Rick Monday played 19 MLB seasons

Outfielder Rick Monday had the distinction of being the first man selected in baseball’s 1965 draft, taken by the Kansas City Athletics ahead of future big-league players Billy Conigliaro, Ray Fosse, and Bernie Carbo in the first round.

It started Monday on the path to a 19-season career in the big leagues with the A’s (now in Oakland), Chicago Cubs, and Los Angeles Dodgers. Though he was an every-day player for most of his career, Monday never led the league in a batting category or won a Gold Glove. He finished his career with 241 home runs, 775 RBIs, and two selections to the All-Star Game.

His most memorable swing of the bat came in the deciding game of the 1981 National League Championship Series when Monday belted a two-out, two-run homer for the Dodgers in the top of the ninth inning to beat the Montreal Expos, 2-1. Los Angeles went on to win the World Series over the New York Yankees.

Rick Monday’s inspiring split-second decision

Rick Monday and the Chicago Cubs were playing in Los Angeles against the Dodgers on April 25, 1976. Two fans jumped the fence at Dodger Stadium in the bottom of the fourth inning and stopped in the outfield, where they unfurled an American flag on the ground and doused it with lighter fluid.

The wind blew out the match on their first attempt to set the flag on fire, then Monday charged in from center field as the second match was being lit. He scooped up the flag on the run and kept going, handing it to Dodgers pitcher Doug Rau near the dugout.

“What I knew was what they were doing was wrong then, and it’s wrong today. I had a lot of friends who lost their lives protecting the rights and freedoms that flag represented.

Rick Monday, 2016

The Los Angeles crowd cheered Monday while stadium security apprehended the two protesters – a man and his 11-year-old son. What happened next that afternoon during the nation’s bicentennial year was spine-tingling: The crowd began singing “God Bless America.”

“I still get goosebumps,” Monday said. “The crowd reaction was rewarding. The fans made it clear they had a total dislike for what those guys were trying to do. The crowd reaction was inspiring.”

The aftermath of saving the flag

Rick Monday, who had served six years in the Marine Reserves after college and is now 74 years old, became an instant celebrity beyond the baseball world by grabbing the flag away from two protesters that day.

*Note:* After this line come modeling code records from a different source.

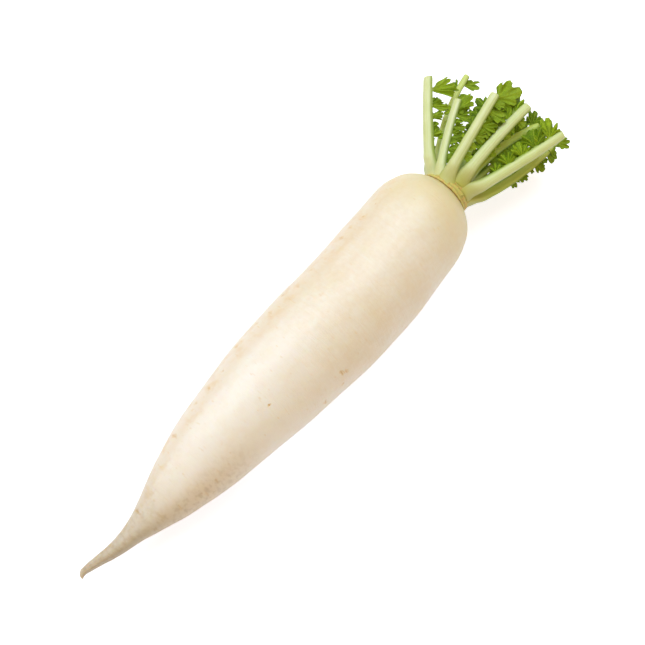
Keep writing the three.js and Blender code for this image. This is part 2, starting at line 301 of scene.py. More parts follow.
@dataclass
class Shade:
    """Adds nodes to one tree."""

    tree: bpy.types.NodeTree

    def node(self, kind: str, feeds: dict[str, Feed] | None = None, **settings: object) -> bpy.types.Node:
        """Adds one node.

        Args:
            kind: the node's type.
            feeds: what goes into its named sockets.
            settings: its own properties.

        Returns:
            The node.
        """
        made = self.tree.nodes.new(kind)
        for name, value in settings.items():
            setattr(made, name, value)
        for name, value in (feeds or {}).items():
            self.feed(live(made.inputs, name), value)
        return made

    def feed(self, socket: Socket, value: Feed) -> None:
        """Links another output into a socket, or sets its value.

        Args:
            socket: the socket.
            value: the output or the value.
        """
        if isinstance(value, Socket):
            self.tree.links.new(value, socket)
        else:
            socket.default_value = value

    def math(self, operation: str, *terms: Feed, kind: str = "ShaderNodeMath") -> Socket:
        """Adds a node that works on its terms in order.

        Args:
            operation: what it does.
            terms: what it works on.
            kind: the node's type.

        Returns:
            The result.
        """
        made = self.node(kind, operation=operation)
        for socket, term in zip(made.inputs, terms):
            self.feed(socket, term)
        return made.outputs[0]

    def times(self, value: Feed, factor: Feed) -> Socket:
        """The product of two numbers."""
        return self.math("MULTIPLY", value, factor)

    def ease(self, value: Feed, low: Feed, high: Feed, floor: float = 0.0, top: float = 1.0) -> Socket:
        """Goes smoothly from floor to top while value goes from low to high."""
        feeds = {"Value": value, "From Min": low, "From Max": high, "To Min": floor, "To Max": top}
        return self.node("ShaderNodeMapRange", feeds, interpolation_type="SMOOTHSTEP").outputs[0]

    def lay(self, share: Feed, under: Feed, over: Feed, blend: Blend = Blend.COVER) -> Socket:
        """A colour with another laid over it.

        Args:
            share: how much of the upper colour shows.
            under: the lower colour.
            over: the upper colour.
            blend: how the upper one is laid on.

        Returns:
            The colour that results.
        """
        made = self.node("ShaderNodeMix", {"Factor": share}, data_type="RGBA", blend_type=blend.value)
        self.feed(live(made.inputs, "A"), under)
        self.feed(live(made.inputs, "B"), over)
        return live(made.outputs, "Result")

    def coated(self, colour: Feed, *coats: Coat) -> Feed:
        """Lays coats over a colour, one after the other.

        Args:
            colour: the colour.
            coats: the coats.

        Returns:
            The colour that results.
        """
        for mask, strength, over, blend in coats:
            colour = self.lay(self.times(mask, strength), colour, over, blend)
        return colour

    def stretched(self, vector: Feed, factors: Feed) -> Socket:
        """A vector times three factors."""
        return self.math("MULTIPLY", vector, factors, kind="ShaderNodeVectorMath")

    def split(self, vector: Feed) -> tuple[Socket, ...]:
        """The three numbers of a vector."""
        return tuple(self.node("ShaderNodeSeparateXYZ", {"Vector": vector}).outputs)

    def places(self) -> Socket:
        """The place on the piece, in millimetres."""
        return self.stretched(self.node("ShaderNodeTexCoord").outputs["Object"], (1 / MM,) * 3)

    def kept(self, name: str, output: str = "Fac") -> Socket:
        """A value kept with the mesh: its number, or its "Vector"."""
        return self.node("ShaderNodeAttribute", attribute_name=name).outputs[output]

    def raised(self, height: Socket, strength: float) -> Socket:
        """The normal of a skin with a height in millimetres."""
        feeds = {"Strength": strength, "Distance": MM, "Height": height}
        return self.node("ShaderNodeBump", feeds).outputs["Normal"]


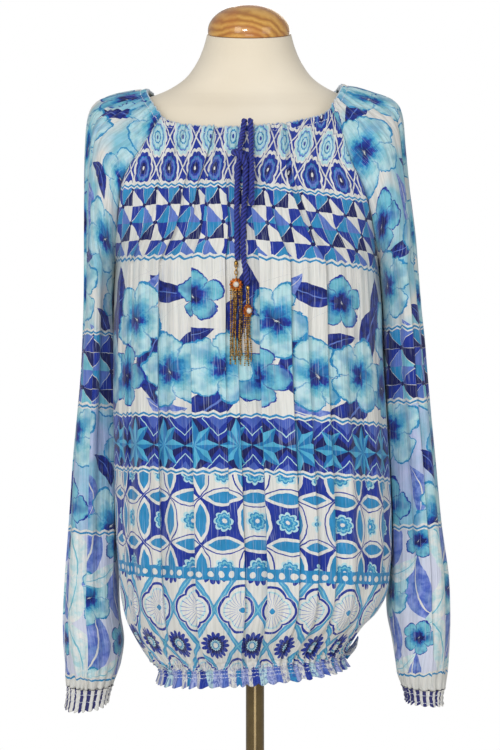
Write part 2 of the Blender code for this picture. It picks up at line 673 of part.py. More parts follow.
pole_profile = [(0.0, POLE_TOP), (POLE_R - 0.5, POLE_TOP), (POLE_R, POLE_TOP - 0.5),
                (POLE_R, SOCKET_TOP + 1.0), (POLE_R - 0.5, SOCKET_TOP + 0.5),
                (0.0, SOCKET_TOP + 0.5)]
turned("stand_pole", pole_profile, 24, bronze)
base_profile = [(0.0, SOCKET_TOP), (SOCKET_R - 1.5, SOCKET_TOP), (SOCKET_R, SOCKET_TOP - 1.5),
                (SOCKET_R, BASE_T + 3.0), (SOCKET_R + 3.0, BASE_T), (BASE_R - 3.0, BASE_T),
                (BASE_R, BASE_T - 3.0), (BASE_R, 1.0), (BASE_R - 1.0, 0.0), (0.0, 0.0)]
turned("stand_base", base_profile, 40, bronze_base)
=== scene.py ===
"""Looks of a long-sleeve raglan blouse, gathered at neck, hem and cuffs, on a limbless dress form.

Metres, +Z up, the front faces -Y; "right" and "left" are the wearer's, and right is -X. Tables
are in millimetres and repeat the part's own, so every cloth piece lies on its solid's form.
"""
import math
from functools import partial

import bpy
import numpy as np
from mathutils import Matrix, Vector
from mathutils.bvhtree import BVHTree


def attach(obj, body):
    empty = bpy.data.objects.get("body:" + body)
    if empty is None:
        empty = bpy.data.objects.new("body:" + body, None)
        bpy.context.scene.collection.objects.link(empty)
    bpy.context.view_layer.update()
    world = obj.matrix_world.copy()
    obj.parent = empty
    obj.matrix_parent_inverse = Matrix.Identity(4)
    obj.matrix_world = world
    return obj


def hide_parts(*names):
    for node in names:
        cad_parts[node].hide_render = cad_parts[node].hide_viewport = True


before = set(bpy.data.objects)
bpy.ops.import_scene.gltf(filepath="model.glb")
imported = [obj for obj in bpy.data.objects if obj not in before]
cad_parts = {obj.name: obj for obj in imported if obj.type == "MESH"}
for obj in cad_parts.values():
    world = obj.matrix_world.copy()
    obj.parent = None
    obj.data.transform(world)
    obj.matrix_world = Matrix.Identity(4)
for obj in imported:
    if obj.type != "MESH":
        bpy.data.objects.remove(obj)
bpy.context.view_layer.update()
bpy.ops.object.select_all(action="DESELECT")

MM = 0.001

# ---- driving dimensions (mm) ----
CLOTH = 0.8               # thickness of the cloth with its crinkle
FORM_SHIFT = -5.0         # the torso leans this far to the wearer's right of its pole
NECK_Z = 1345.0           # front middle of the neckline
ROPE_R = 3.45             # out to the crowns of the rope's strands
CORD_LAY = 15.0           # one turn of the rope's three strands
CAP_TILT = 14.0           # degrees the neck plate leans forward
POLE_R, POLE_TOP = 11.0, 776.0
BASE_R, BASE_T = 150.0, 9.0
SOCKET_R, SOCKET_TOP = 19.0, 34.0
BODY_COLS, SLEEVE_COLS, CUFF_COLS, CUFF_RINGS = 264, 168, 160, 15
# rows of the mesh: up to how far from the neck, or from the lower edge where it is below
# zero, and how far apart
BODY_ROWS = [(14, 1.5), (70, 3.2), (-75, 5.2), (0, 1.9)]
SLEEVE_ROWS = [(14, 1.6), (80, 3.4), (-70, 5.0), (0, 2.2)]
SLEEVE_CLEAR = 0.9        # how far a sleeve's tube stands off the body
PLEAT_EDGE = 2.4          # width of a pleat's steep side
SEAM_REACH = 4.0          # how far a seam holds the cloth beside it
CHANNEL_MIDDLE = 4.0      # middle of the drawstring's channel, from the neck edge
CORD_STEP = 0.8           # from ring to ring of a cord's mesh
STITCH, THREAD = 3.0, 0.38    # from stitch to stitch, and half a thread's width
SHIRRING, CUFF_SHIRRING = 5.0, 6.0    # from elastic to elastic
BEAD_STEP = 2.15          # from bead to bead in a tassel's chains
ENDLESS = 1e9             # reach of gathers that don't die out

# ---- sleeve sections, neckline to cuff: front seam, crest, centre and half depth, rise of the
# back, and half of the opening towards the body in degrees ----
SLEEVE = {
    "right": [
        (-104, 1359, -123, 1395, -11, 64, 21, 80), (-115, 1341, -142, 1394, -7, 75, 32, 79),
        (-128, 1319, -165, 1391, -3, 86, 35, 77), (-141, 1298, -184, 1383, 0, 93, 32, 72),
        (-150, 1279, -193, 1364, 0, 95, 25, 65), (-154, 1251, -196.5, 1324, 0, 94, 19, 54),
        (-157.5, 1222, -197.5, 1272, 0, 91, 14, 38), (-160, 1199, -198, 1224, 0, 86, 9, 19),
        (-161, 1184, -198.5, 1184, 0, 81, 5, 0), (-163, 1146, -200.4, 1146, 14, 77, 0, 0),
        (-163, 1100, -203.1, 1100, 26, 73, 0, 0), (-162.8, 1050, -206.8, 1050, 34, 70, 0, 0),
        (-162.7, 999, -211.8, 999, 37, 67, 0, 0), (-161.8, 942, -216.4, 942, 38, 63, 0, 0),
        (-160.2, 874, -220.6, 874, 38, 62, 0, 0), (-159.4, 816, -224.6, 816, 37, 62, 0, 0),
        (-158.2, 770, -227, 770, 36, 62, 0, 0), (-153.8, 736, -227, 736, 35, 59, 0, 0),
        (-157.3, 709, -225.3, 709, 33, 51, 3, 0), (-162.6, 693, -223.7, 693, 32, 42, 6, 0),
        (-167.4, 683, -222.6, 683, 31, 34, 8, 0),
    ],
    "left": [
        (92.6, 1368, 107, 1401, -11, 64, 17, 80), (100, 1352, 126, 1399, -7, 75, 27, 79),
        (108, 1333, 149, 1393, -3, 86, 31, 77), (116, 1306, 171, 1386, 0, 93, 31, 72),
        (129, 1279, 180.5, 1369, 0, 95, 25, 65), (138, 1252, 184.5, 1328, 0, 94, 19, 54),
        (145, 1222, 189, 1278, 0, 91, 14, 38), (151, 1199, 195.5, 1226, 0, 86, 9, 19),
        (153, 1184, 199, 1184, 0, 81, 5, 0), (156.3, 1146, 203.6, 1146, 14, 77, 0, 0),
        (157.2, 1100, 210.2, 1100, 26, 73, 0, 0), (158.4, 1050, 215.5, 1050, 34, 70, 0, 0),
        (160.8, 999, 221, 999, 37, 67, 0, 0), (163.8, 942, 226.8, 942, 38, 63, 0, 0),
        (165.8, 874, 233.6, 874, 38, 62, 0, 0), (165.3, 816, 241.8, 816, 37, 62, 0, 0),
        (164.7, 770, 243.4, 770, 36, 62, 0, 0), (171, 736, 241.7, 736, 35, 59, 0, 0),
        (175.4, 709, 239.1, 709, 33, 51, 2, 0), (178.2, 693, 237, 691, 32, 42, 3, 0),
        (183.5, 681, 234.9, 678, 31, 34, 3, 0),
    ],
}
CUFF = {
    "right": [
        (-168.3, 681.5, -222.2, 681.3, 31, 33.5, 8, 0), (-170.8, 672, -223.1, 669, 31, 31.5, 10, 0),
        (-173.8, 662, -224.7, 655, 31, 32.5, 12, 0),
    ],
    "left": [
        (184.4, 679.8, 234.4, 676.8, 31, 33.5, 3, 0), (186.6, 671, 232.8, 668, 31, 31.5, 3, 0),
        (188.6, 663, 232.3, 658, 31, 32.5, 3, 0),
    ],
}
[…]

He was honored during on-field ceremonies at stadiums across the country and at civic events. On “Rick Monday Day” at Wrigley Field shortly after the incident, a Dodgers executive presented the flag to the Chicago Cubs outfielder.

Monday, who began his broadcasting career in Los Angeles in 1985 and has been doing Dodgers games since 1993, has been offered as much as $1 million for the flag but has turned down all offers. Instead, Monday and his wife put the flag to use by touring the country with it to raise money for military charities.